As Pigeon died on the ground, Sweeney asked, ‘‘Is that a knife in his hand?’’ and then muttered an expletive when informed it was just lighter fluid. ‘‘I didn’t know you had a bean bag,’’ he told Nitzky.
In an interview with police, Sweeney later added that ‘‘I thought he was coming at me with a knife.’’
In December 2017, Prater charged Sweeney with second-degree murder, though he also gave the jury the chance to choose an alternative charge of first-degree manslaughter. He said Sweeney didn’t follow policy when he showed up late to the scene and began barking orders and that he failed to heed deescalation rules.
‘‘You saw two officers completely act consistently with their training,’’ Prater said. ‘‘Two officers decided to employ that training and one didn’t.’’
In court last month, Sweeney’s defense argued that he had never heard any warnings that Pigeon was holding only a plastic bottle and that he feared being attacked with a knife in the dark yard.
‘‘The two things that are so important in this case is the time that elapsed and the information that was not given to officer Sweeney to make the proper decision of what’s going on,’’ said Gary James, Sweeney’s attorney, the Oklahoman reported.
But both Nitzky and Howell testified that Pigeon clearly wasn’t a threat. Asked whether he thought Sweeney needed to fire on the suicidal man, Howell told the courtroom, ‘‘I personally did not feel that they were to that point,’’ the Oklahoman reported.

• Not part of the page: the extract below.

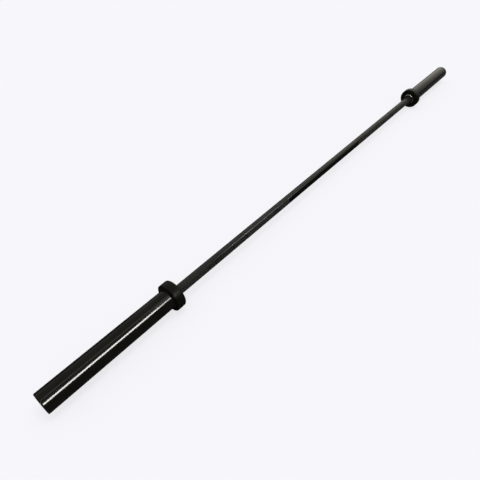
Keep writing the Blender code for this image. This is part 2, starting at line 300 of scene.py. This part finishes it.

Pigeon’s family, who later filed a civil suit against Sweeney, wondered how a call for help could have so quickly turned deadly.
‘‘We are questioning why my brother was shot when he is the one who called police,’’ Halbert told the Oklahoman.
George, the union’s president, said the case should lead to more money for police departments to increase training on dealing with suicidal people.
‘‘More and more, police officers are called to respond to people suffering mental health crises,’’ George said. ‘‘Our community must increase funding to train officers and provide mental health services for people in need.’’
Sweeney faces 10 years to life in prison on the murder charge.